Так музыкальность обусловила особенную чуткость актрисы к правде и логике чувства.
«Я родилась для музыки…»
«…и буквально разрывавшая меня, не дававшая мне жить музыкальность…»
«…Я входила в павильон, включали фонограмму… разливалась музыка, блаженство! И я неслась на крыльях навстречу своей осуществившейся мечте».
Гурченко постоянно возвращается к этой теме в своих интервью, но урожай ничтожен: в музыкальных фильмах она, можно сказать, почти и не играла. Прежде всего потому, что непростительно мало было самих этих фильмов. После «Карнавальной ночи», спустя много лет, «Мама». Снова спустя много лет — «Рецепт ее молодости». Все.
Тем, что ее музыкальному дару все же удалось хотя бы частично осуществиться, Гурченко обязана телевидению. Здесь она снялась в оперетте «Табачный капитан», в водевиле «Соломенная шляпка», в современной оперетте «Цирк зажигает огни», в новой версии «Мадемуазель Нитуш» — фильме «Небесные ласточки», в ревю «Волшебный фонарь», в нескольких «Бенефисах»…
В «Небесных ласточках» она была Кориной, привыкшей к успеху и поклонению, капризной, скандальной, взбалмошной примадонной. Она появлялась на репетиции оперетки, написанной ловким Селестеном — Флоридором, лениво проходила меж кресел, лениво поднималась на сцену и, едва намечая танец, все так же лениво, с томной небрежностью мурлыкала:
«Как-то утром на рассветеШел с Бабеттою Кадэ…»
Приблизительно мурлыкала, делая глазки, приблизительно похохатывала, где нужно, приблизительно кокетничала, совершенно уверенная в том, что мир у ее ног. И, конечно, срывала подобострастные аплодисменты кордебалета. Заявляла демагогически: «Надо репетировать! Что для вас важнее, сон или искусство? Едем ко мне!» — и выразительно смотрела на перепуганного Флоридора.
Вся натура тут как на ладони. Она совершенно бездарна, эта расчетливая Корина, с ее звездными замашками и глупеньким хохотком. Потом ее, по ходу фильма, сменит в этом номере про Бабетту юная, очаровательная Дениза, мадемуазель Нитуш, которую и ждет, в пику зазнавшейся примадонне, оглушительный успех.
Здесь Гурченко показала с полной наглядностью, в чем разница между актрисой музыкального жанра — и актрисой драматической, хоть и «поющей» под чужую фонограмму. Ей нужно было спеть свои куплеты так, чтобы мы поняли: звездный час ее героини давно позади, а сейчас это просто ленивое, вздорное существо.

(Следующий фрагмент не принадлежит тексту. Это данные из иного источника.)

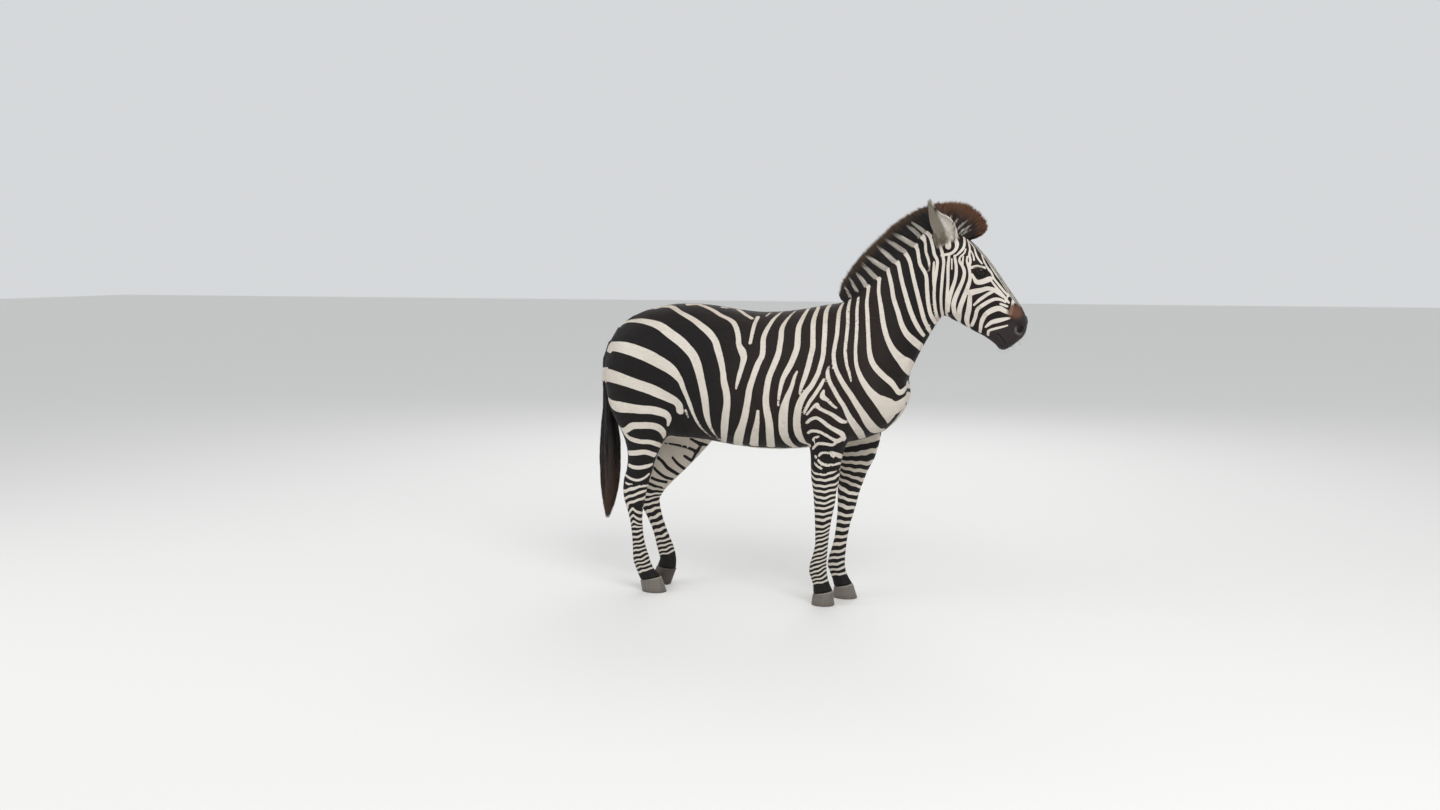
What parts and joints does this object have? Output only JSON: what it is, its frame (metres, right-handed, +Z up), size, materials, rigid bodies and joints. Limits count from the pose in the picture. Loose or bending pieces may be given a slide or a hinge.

Драматическая актриса, которую непременно пригласил бы на эту роль режиссер фильма такого класса, как «Трембита», сыграла бы эту самую взбалмошность, а потом бы плохо спела, продемонстрировав отсутствие голоса. И мы получили бы нужную информацию о скудости таланта Корины.
Но это не имело бы ровно никакого отношения к жанру оперетты. Потому что там именно музыка, музыкальные характеристики несут в себе первый и главный содержательный пласт. Там нельзя плохо петь — даже если нужно показать, что героиня плохо поет. Так клоун, изображая на канате пьянчужку, чудом оказавшегося под куполом цирка, создает образ неумелости при помощи отточенного, высококлассного мастерства. И это мастерство для зрителей очевидно. Будь он действительно неуклюж на канате — зрелище было бы тягостным или страшным, но не веселым, не обаятельным, не комедийным.
Гурченко спела свой номер блистательно. Это была утонченная и броско талантливая пародия на бездарность. Была в ней бездна иронии и точных наблюдений над тем, как ведут себя, как смотрят на прискучивших поклонников, как вспыхивают ревностью, как держат мизинчик и как поют на репетициях эти вчерашние «звезды», когда им давно пора закатиться:
«Все хотят быть с Жанетт непременно тет-а-тет…»
И хотя по сюжету юная Дениза одерживает над Кориной верх, актриса Ия Нинидзе, при всем ее обаянии, пластичности и тоже несомненной музыкальности, все-таки уступала Гурченко в артистизме и цельности образа. Нинидзе играла только половину своей роли — вторая половина была в распоряжении исполнительницы вокальной партии. Полных успехов в таких случаях не знает вся история кино…
На эстраде, в музыкальных фильмах, в «Бенефисах» Гурченко теперь прежде всего комедийная актриса. Острохарактерная, любящая пародию, гротеск. Ироничность делает остро современным ее ощущение какого-нибудь знойного, рвущего страсти в клочья, старого танго, какой-нибудь роскошной эстрадной эксцентриады начала века… Актриса как бы посмеивается над своим собственным пристрастием ко всему этому миру музыкального «ретро», над общей нашей способностью идеализировать ушедшее.